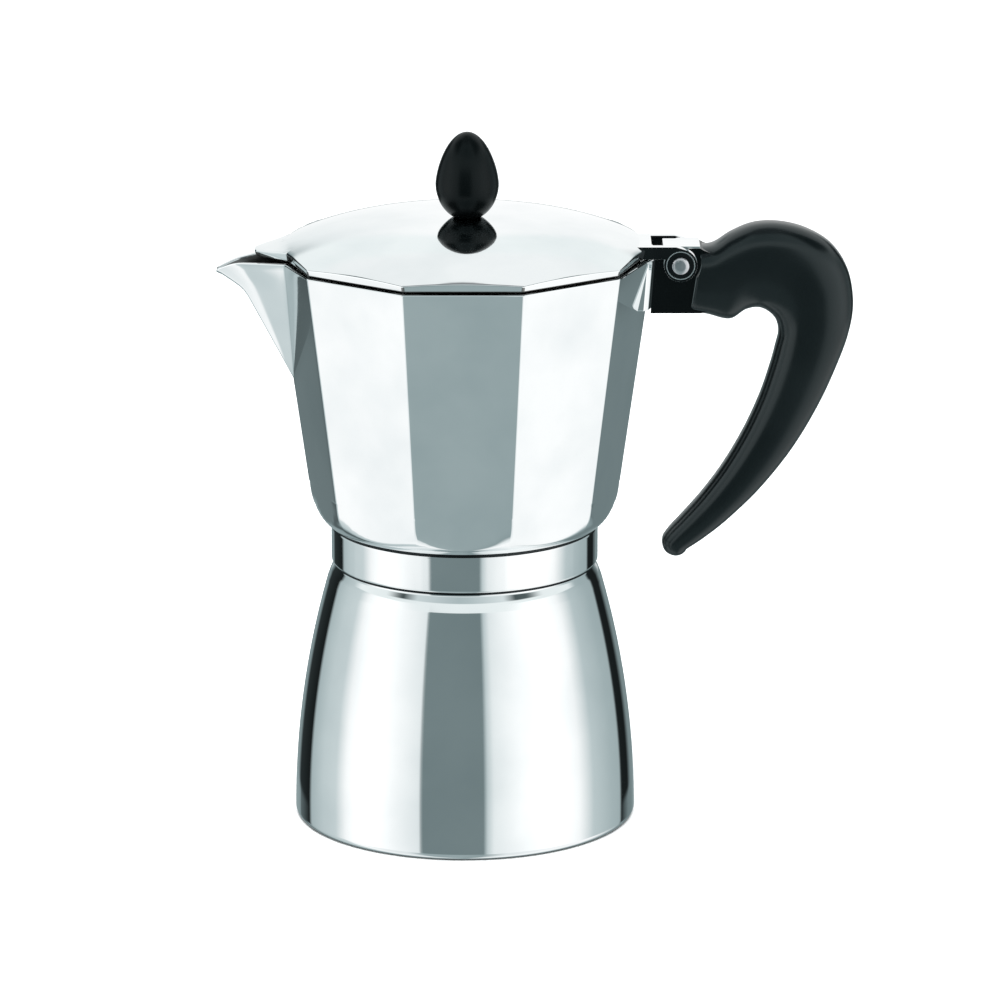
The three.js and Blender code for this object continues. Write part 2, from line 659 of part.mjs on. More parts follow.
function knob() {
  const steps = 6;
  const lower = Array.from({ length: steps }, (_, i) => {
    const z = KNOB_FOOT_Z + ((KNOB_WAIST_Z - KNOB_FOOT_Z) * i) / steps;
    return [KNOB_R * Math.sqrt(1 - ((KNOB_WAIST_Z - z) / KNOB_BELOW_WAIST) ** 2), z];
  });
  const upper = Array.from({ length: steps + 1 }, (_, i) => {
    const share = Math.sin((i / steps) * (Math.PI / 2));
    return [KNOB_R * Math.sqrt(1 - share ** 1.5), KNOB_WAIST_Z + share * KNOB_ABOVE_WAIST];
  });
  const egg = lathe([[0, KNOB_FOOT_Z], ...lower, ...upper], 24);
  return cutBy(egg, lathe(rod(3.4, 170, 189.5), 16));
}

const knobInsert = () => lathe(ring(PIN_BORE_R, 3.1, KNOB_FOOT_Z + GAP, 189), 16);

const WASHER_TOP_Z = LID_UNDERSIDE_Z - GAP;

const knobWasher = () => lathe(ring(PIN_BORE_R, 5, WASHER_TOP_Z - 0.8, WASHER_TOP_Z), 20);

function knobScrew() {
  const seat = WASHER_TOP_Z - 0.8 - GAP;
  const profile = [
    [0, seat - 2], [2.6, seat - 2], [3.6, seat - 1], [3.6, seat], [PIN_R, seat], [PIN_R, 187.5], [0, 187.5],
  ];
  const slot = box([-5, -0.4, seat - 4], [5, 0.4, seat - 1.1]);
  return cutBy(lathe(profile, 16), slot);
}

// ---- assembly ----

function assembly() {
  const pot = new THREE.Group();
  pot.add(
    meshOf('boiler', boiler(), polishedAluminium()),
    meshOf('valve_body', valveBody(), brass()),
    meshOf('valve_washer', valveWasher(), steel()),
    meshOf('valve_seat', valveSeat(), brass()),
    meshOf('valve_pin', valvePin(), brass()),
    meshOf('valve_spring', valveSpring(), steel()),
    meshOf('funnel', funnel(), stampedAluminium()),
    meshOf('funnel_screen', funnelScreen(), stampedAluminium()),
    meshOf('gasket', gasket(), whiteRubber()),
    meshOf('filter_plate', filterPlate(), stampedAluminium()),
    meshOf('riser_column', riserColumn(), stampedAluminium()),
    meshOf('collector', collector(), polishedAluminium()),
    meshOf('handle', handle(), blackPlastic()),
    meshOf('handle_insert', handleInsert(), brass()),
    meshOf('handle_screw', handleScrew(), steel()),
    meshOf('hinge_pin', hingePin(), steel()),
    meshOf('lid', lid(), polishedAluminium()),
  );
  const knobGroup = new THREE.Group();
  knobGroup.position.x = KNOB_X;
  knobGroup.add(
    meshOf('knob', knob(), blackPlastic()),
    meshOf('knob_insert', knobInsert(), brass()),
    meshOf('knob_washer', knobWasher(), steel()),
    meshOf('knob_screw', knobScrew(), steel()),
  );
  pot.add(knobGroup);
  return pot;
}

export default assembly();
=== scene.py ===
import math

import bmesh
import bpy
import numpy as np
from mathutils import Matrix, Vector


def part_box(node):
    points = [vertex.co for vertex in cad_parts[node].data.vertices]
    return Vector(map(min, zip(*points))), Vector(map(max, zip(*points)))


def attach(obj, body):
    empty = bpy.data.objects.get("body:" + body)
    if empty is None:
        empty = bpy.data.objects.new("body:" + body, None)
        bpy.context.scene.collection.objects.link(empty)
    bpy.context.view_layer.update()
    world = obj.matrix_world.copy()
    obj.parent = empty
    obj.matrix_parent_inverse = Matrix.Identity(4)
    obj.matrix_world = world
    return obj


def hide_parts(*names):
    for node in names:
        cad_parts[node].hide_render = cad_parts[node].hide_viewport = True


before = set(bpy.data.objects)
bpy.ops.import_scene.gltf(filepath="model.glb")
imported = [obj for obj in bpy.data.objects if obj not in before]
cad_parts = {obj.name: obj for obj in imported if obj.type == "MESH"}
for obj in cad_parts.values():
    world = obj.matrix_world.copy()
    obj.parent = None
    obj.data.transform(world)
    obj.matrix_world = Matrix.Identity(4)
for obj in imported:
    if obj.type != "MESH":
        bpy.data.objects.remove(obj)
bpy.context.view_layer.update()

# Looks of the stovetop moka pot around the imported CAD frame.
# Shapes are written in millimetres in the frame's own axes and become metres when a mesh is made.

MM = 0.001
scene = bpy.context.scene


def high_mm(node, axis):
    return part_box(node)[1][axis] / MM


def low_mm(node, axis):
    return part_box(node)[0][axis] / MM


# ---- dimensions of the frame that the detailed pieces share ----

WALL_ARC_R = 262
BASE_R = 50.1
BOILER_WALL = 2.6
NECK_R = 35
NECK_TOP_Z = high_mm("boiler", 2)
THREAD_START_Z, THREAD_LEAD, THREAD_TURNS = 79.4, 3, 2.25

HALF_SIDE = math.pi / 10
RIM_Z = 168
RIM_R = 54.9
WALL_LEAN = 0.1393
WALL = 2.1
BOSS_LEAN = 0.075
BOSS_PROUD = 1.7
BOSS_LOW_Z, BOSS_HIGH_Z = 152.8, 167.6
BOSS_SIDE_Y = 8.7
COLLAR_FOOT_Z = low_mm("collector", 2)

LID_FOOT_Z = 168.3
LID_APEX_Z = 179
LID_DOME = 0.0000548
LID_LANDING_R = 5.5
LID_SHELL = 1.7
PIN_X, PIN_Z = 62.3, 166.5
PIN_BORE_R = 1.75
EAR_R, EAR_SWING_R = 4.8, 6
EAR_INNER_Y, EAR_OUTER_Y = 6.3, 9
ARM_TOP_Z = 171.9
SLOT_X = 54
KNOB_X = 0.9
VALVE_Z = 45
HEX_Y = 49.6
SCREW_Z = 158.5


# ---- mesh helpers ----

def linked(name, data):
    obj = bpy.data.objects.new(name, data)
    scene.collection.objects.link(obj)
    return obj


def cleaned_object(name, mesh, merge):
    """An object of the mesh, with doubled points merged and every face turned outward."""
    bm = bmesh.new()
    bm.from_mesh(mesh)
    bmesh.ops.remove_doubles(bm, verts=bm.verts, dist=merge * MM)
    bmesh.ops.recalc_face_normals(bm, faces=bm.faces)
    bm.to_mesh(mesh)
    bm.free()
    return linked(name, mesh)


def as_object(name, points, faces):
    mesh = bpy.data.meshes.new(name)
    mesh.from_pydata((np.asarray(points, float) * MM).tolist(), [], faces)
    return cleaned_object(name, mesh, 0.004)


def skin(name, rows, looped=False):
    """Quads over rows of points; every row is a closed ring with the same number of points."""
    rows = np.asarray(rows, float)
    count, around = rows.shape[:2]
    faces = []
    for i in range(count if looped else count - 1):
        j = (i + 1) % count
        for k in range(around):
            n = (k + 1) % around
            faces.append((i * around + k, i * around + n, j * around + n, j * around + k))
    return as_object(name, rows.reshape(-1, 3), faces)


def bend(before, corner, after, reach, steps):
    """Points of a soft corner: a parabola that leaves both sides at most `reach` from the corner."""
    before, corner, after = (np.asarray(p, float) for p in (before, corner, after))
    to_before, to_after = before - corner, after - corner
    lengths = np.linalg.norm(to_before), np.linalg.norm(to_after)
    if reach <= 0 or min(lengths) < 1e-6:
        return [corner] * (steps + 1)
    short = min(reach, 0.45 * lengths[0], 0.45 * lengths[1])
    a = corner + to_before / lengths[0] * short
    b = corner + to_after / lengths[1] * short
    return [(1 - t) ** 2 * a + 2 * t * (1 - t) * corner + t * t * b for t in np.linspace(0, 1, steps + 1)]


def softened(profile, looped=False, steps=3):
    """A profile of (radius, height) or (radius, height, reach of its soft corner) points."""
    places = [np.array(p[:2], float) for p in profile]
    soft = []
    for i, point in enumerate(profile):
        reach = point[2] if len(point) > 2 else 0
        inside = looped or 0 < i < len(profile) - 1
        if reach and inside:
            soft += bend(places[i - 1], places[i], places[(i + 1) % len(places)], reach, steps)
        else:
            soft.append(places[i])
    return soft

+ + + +

> **What to produce**: Counting only lines of the data above that hold "type", report the total and nothing else.

> **Correct answer**: 2